The Guardian is running an interview with Professor Tim Wu, who recently published The Master Switch: The Rise and Fall of Information Empires . I’m about three quarters of the way through the book, which offers a refreshingly detailed comparison between regulation of early communications networks in the 19th and 20th centuries and the future of the internet.
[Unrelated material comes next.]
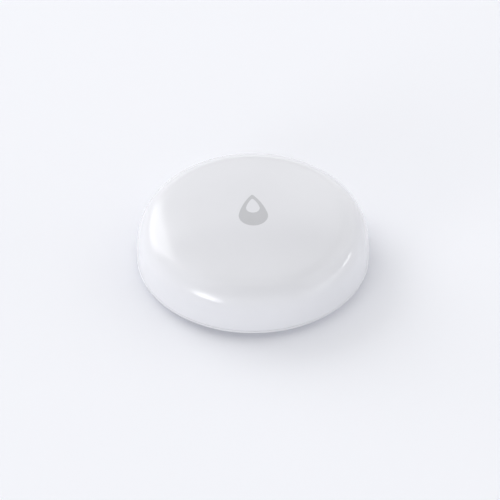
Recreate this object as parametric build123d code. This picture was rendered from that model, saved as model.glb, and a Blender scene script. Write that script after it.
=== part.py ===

The interview offers a good summary:
“We are in a critical period for the internet,” Tim Wu, the book’s author, says. “What the internet is, is in flux.” … An academic lawyer by trade — he has taught at Chicago, Columbia and Stanford — Wu has also long been a respected commentator on internet issues, and writes regularly for Slate magazine. … The Master Switch is less concerned with the rights and wrongs of the internet today, and more concerned with its long-term future. “The internet is about 15 years into its cycle as an open medium,” says Wu, “and at that moment in their cycle, most open media tend to turn to closed media.” What Wu means is that the internet might be about to go the same way as the information services of the 20th century: the telephone, radio, cinema and television. “Internet is the descendant of these industries,” Wu says, “a 15-year-old teenager.” And if we want to know what kind of adult this teenager will become, “the clearest way is to look at its parents, and look what happened to them when they reached their 20s”.
I had the privilege of talking with Wu after a lecture in Oxford last week, when he shared his thoughts on how ‘the cycle’ might play out in the context of a globalised internet and more powerful competition regulators. Recommended reading for anyone interested in economics, competition law or technology policy.